The final count is 4 + 3 + 2 + 1 = 10.

Big(O) Runtime Analysis

The optimal solution has a time complexity of O(n), where n is the length of the string. This is because we iterate through the string once with the right pointer and, in the worst case, the left pointer also iterates through the string once.

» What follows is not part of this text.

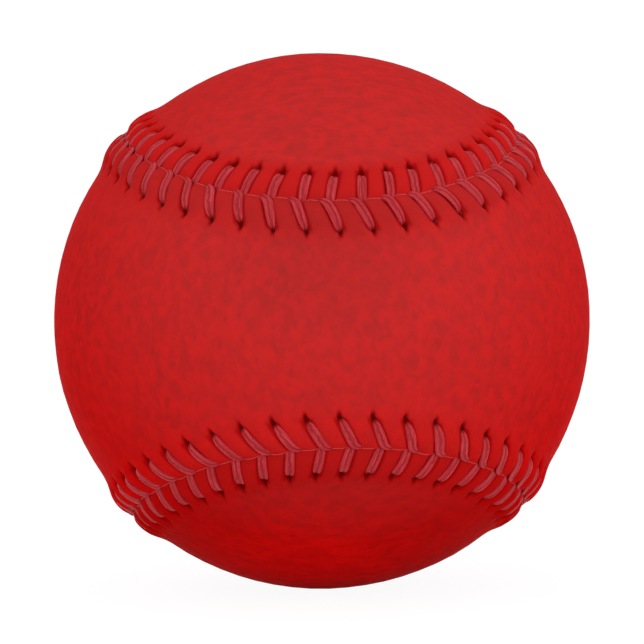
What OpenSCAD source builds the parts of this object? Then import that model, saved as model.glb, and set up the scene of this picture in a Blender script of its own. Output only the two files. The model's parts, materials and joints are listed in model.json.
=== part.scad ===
// A stitched leather ball: a rubber-cased cork centre, four yarn windings, two
// figure-of-eight covers and two threads that lace the covers together.
// Millimetres. The origin is the ball's centre, +Z is up, and the narrow waist of
// the front cover faces -Y.

/* [Ball] */
// Diameter over the leather, away from the raised seam
ball_d = 73.8; // [70:0.1:76]

/* [Centre] */
// Diameter of the cork ball in the middle
cork_d = 20.6; // [18:0.1:24]
// Wall of the two black rubber half shells round the cork
black_shell_t = 3.2; // [2.5:0.1:4]
// Thickness of the red rubber washer between the rims of the half shells
washer_t = 1.6; // [1:0.1:2.5]
// Wall of the red rubber layer moulded over the half shells
red_layer_t = 3.1; // [2:0.1:4]

/* [Windings] */
// Depth of the second winding, of white three-ply wool yarn
second_winding_t = 1.75; // [1.2:0.05:2.5]
// Depth of the third winding, of grey three-ply wool yarn
third_winding_t = 2.25; // [1.5:0.05:3]
// Depth of the finish winding, of fine white cotton yarn
finish_winding_t = 0.5; // [0.3:0.05:1]
// Play that keeps one layer clear of the next
layer_gap = 0.05; // [0.02:0.01:0.1]

/* [Covers] */
// Thickness of the cover leather
leather_t = 1; // [0.8:0.05:1.4]
// Play between the covers and the finish winding
cover_seat_gap = 0.2; // [0.15:0.01:0.4]
// Play between the butted edges of the two covers
cover_edge_gap = 0.1; // [0.04:0.02:0.2]
// How far the lobes of a cover swell, as a share of the ball's radius
lobe_share = 0.43; // [0.38:0.01:0.48]
// How far the waist of a cover is drawn out, in the same share
waist_share = 0.017; // [0:0.001:0.03]

/* [Seam] */
// Height of the raised seam over the rest of the leather
seam_rise = 0.75; // [0.4:0.05:1]
// Width of the raised leather on each side of the seam
seam_side_w = 5.8; // [5.6:0.1:7]
// Double stitches in a quarter of the seam
stitches_per_quarter = 27; // [24:1:30]

/* [Lacing holes] */
// Distance of the lacing holes from the seam
hole_offset = 4.25; // [4.1:0.05:4.4]
// Length of a lacing hole, measured across the seam
hole_l = 1.4; // [1.3:0.05:1.6]
// Width of a lacing hole at its seam end
hole_w = 1.5; // [1.4:0.05:1.8]

/* [Thread] */
// Diameter of one of the two plies of the thread
ply_d = 0.6; // [0.44:0.02:0.64]
// Distance between the centres of the two plies
ply_pitch = 0.52; // [0.4:0.02:0.56]
// How far a leg on the front cover leans along the seam on its way in from the hole
front_lean = 1.65; // [0.6:0.05:1.8]
// The same for a leg on the rear cover, which is tucked under the front one's end
rear_lean = 0.95; // [0.6:0.05:1.8]
// Distance from the seam at which a leg of a stitch dives between the covers
stitch_end_offset = 0.26; // [0.24:0.02:0.5]
// Play under the thread where it crosses the raised leather
thread_gap = 0.13; // [0.1:0.01:0.2]

/* [Hidden] */
// Longest edge of a flat on the plain leather
facet_l = 5.2;
// Leather between a lacing hole and the rings of points on either side of it
hole_rim = 0.13;
// Width of a lacing hole at its far end, as a share of its width at the seam end
hole_taper_share = 0.8;
// Place in its hole where a leg of a stitch starts, as a share of the hole's length
// from the hole's middle
thread_start_share = 0.3;
// Places of the shoulder of the seam's groove and of the crest of the raised
// leather, as shares of seam_side_w
shoulder_share = 0.17;
crest_share = 0.38;

// Across each side of the seam: the rings of points at the leather's edge, the
// groove's shoulder, the crest, both ends of the holes and the foot of the raised
// leather, and the leather's height at each, as shares of seam_rise
ring_offsets = [
    0,
    shoulder_share * seam_side_w,
    crest_share * seam_side_w,
    hole_offset - hole_l / 2 - hole_rim,
    hole_offset + hole_l / 2 + hole_rim,
    seam_side_w
];
rise_shares = [0.4, 0.9, 1, 0.75, 0.22, 0];

stitch_count = 4 * stitches_per_quarter;
ring_count = len(ring_offsets);
// Number of the ring on the seam side of the holes
hole_ring = len([for (r = ring_offsets) if (r < hole_offset) r]) - 1;
// Corners of a hole in turn: which side of its middle each is on, along the seam and
// across it
hole_corners = [[-1, -1], [1, -1], [1, 1], [-1, 1]];
corner_count = len(hole_corners);
ball_r = ball_d / 2;
cork_r = cork_d / 2;
black_in_r = cork_r + layer_gap;
black_out_r = black_in_r + black_shell_t;
red_in_r = black_out_r + layer_gap;
red_out_r = red_in_r + red_layer_t;
finish_out_r = ball_r - leather_t - cover_seat_gap;
finish_in_r = finish_out_r - finish_winding_t;
third_out_r = finish_in_r - layer_gap;
third_in_r = third_out_r - third_winding_t;
second_out_r = third_in_r - layer_gap;
second_in_r = second_out_r - second_winding_t;
first_out_r = second_in_r - layer_gap;
first_in_r = red_out_r + layer_gap;

$fn = 96;

// The seam

// The seam is one closed curve. It starts at the middle of the front cover's upper
// edge and turns through 360 degrees. Four equal quarters make it up.
function unit(v) = v / norm(v);
function seam_dir(turn) = unit([
    sin(turn) + lobe_share * sin(3 * turn) + waist_share * sin(5 * turn),
    -2 * sqrt(lobe_share) * cos(2 * turn),
    cos(turn) - lobe_share * cos(3 * turn) + waist_share * cos(5 * turn)
]);
function seam_slope(turn) = [
    cos(turn) + 3 * lobe_share * cos(3 * turn) + 5 * waist_share * cos(5 * turn),
    4 * sqrt(lobe_share) * sin(2 * turn),
    -sin(turn) + 3 * lobe_share * sin(3 * turn) - 5 * waist_share * sin(5 * turn)
];

// Unit vector along the seam, and one square to it that points into the front cover
function seam_along(turn) = let (s = seam_dir(turn), d = seam_slope(turn)) unit(d - (d * s) * s);
function seam_across(turn) = cross(seam_along(turn), seam_dir(turn));

// Distance along a quarter of the seam against turn, on a ball of radius 1, from
// which stitches are spaced evenly
quarter_turn = 90;
quarter_steps = 90;
function step_turn(i) = i * quarter_turn / quarter_steps;
seam_table = [
    for (i = 0, s = 0; i <= quarter_steps;
         i = i + 1, s = s + norm(seam_dir(step_turn(i)) - seam_dir(step_turn(i - 1))))
        [s, step_turn(i)]
];
quarter_len = seam_table[quarter_steps][0];

// Turn at which the seam has passed so many stitches
function stitch_turn(n) = let (
    quarter = floor(n / stitches_per_quarter),
    rest = n / stitches_per_quarter - quarter
) quarter * quarter_turn + lookup(rest * quarter_len, seam_table);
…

The operations inside the loops are constant time operations.

The naive solution has a time complexity of O(n^3) because we are generating all possible substrings which takes O(n^2) time and for each substring we are checking for presence of a, b, c which takes O(n) time in the worst case.

Big(O) Space Usage Analysis

The optimal solution uses a constant amount of extra space for the frequency map freq, which stores the counts of characters 'a', 'b', and 'c'. Therefore, the space complexity is O(1).

The naive solution has space complexity of O(n) since we are storing the substring of length n in the worst case.

Edge Cases

  1. Empty String: If the input string is empty, the function should return 0.
  2. String with Length Less Than 3: If the string length is less than 3, it cannot contain all three characters, so the function should return 0.
  3. String Containing Only One or Two Unique Characters: If the string contains only one or two of the required characters ('a', 'b', 'c'), the function should return 0.

These edge cases are handled correctly by the optimal solution, as the while loop condition will never be met if any of the characters are missing, and count will remain 0.